Damian owned original works from Frida Kahlo, Basquiat, and Van Gogh. All of it sealed behind glass, climate-controlled, untouched.
Even his art was imprisoned.
She paused in front of a painting she didn’t recognize—a charcoal sketch of a boy, no older than eight, sitting on a rooftop in the rain.
There was no plaque. No signature.
She reached for it. The frame wasn’t locked.
Behind her, Damian’s voice cut through the quiet.
“That was the only thing my father ever drew.”
Elara froze. “Your father was an artist?”
“Before he became something worse.”
She turned to face him. “Why keep it, then?”
“To remember what could’ve been.”
They stared at each other for a long moment.
And then he said, quietly, “My mother died when I was ten. He changed after that.”
There was something fragile in his voice that she hadn’t heard before. Not weakness—just history.
“Was she kind?” she asked before she could stop herself.
Damian looked away. “Yes. Which is why he hated her in the end.”
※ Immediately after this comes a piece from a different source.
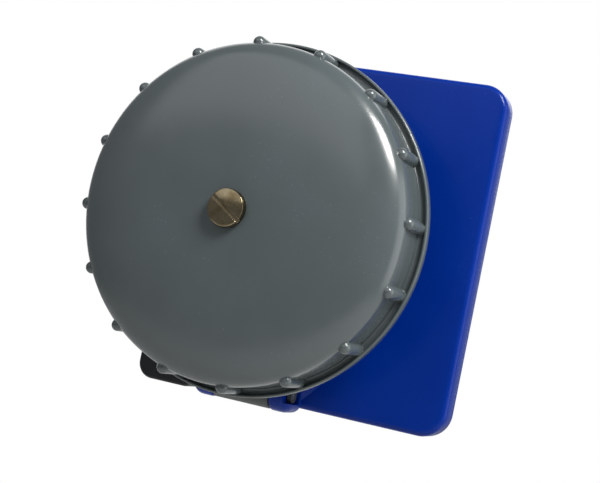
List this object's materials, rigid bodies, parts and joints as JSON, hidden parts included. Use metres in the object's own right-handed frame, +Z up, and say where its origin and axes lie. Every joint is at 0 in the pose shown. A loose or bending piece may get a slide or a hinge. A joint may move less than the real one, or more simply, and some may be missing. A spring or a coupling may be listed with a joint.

Silence hung heavy between them.
“You don’t have to become him,” Elara said softly.
“I already have.”
That night, she dreamed of fire.
A burning contract. A cradle made of smoke. A child with her eyes and Damian’s voice whispering, He’s not what he seems.
She woke up gasping, drenched in sweat.
At first, she thought the faint thudding sound was in her head.
But then she realized—it was real.
Knocking.
From inside the walls.
Elara slipped out of bed, barefoot on cold marble.
The noise was coming from the hallway. Steady. Hollow. Knock. Knock. Pause.
She followed the sound toward the far end of the corridor, past the guest suite, until she reached the door to a sealed closet.
She opened it.
Empty.
Except for the panel in the back.
A removable wall section.
The knock sounded again. Closer this time.
Elara’s heart pounded. She stepped forward—and found a small, almost imperceptible fingerprint on the panel’s surface.
Not adult-sized.
Child-sized.
As Elara reaches toward the panel, a whisper leaks through the gap in the wall.
A voice—young. Trembling.
“Help me.”
And suddenly Elara realizes…
She isn’t the only one trapped in this penthouse.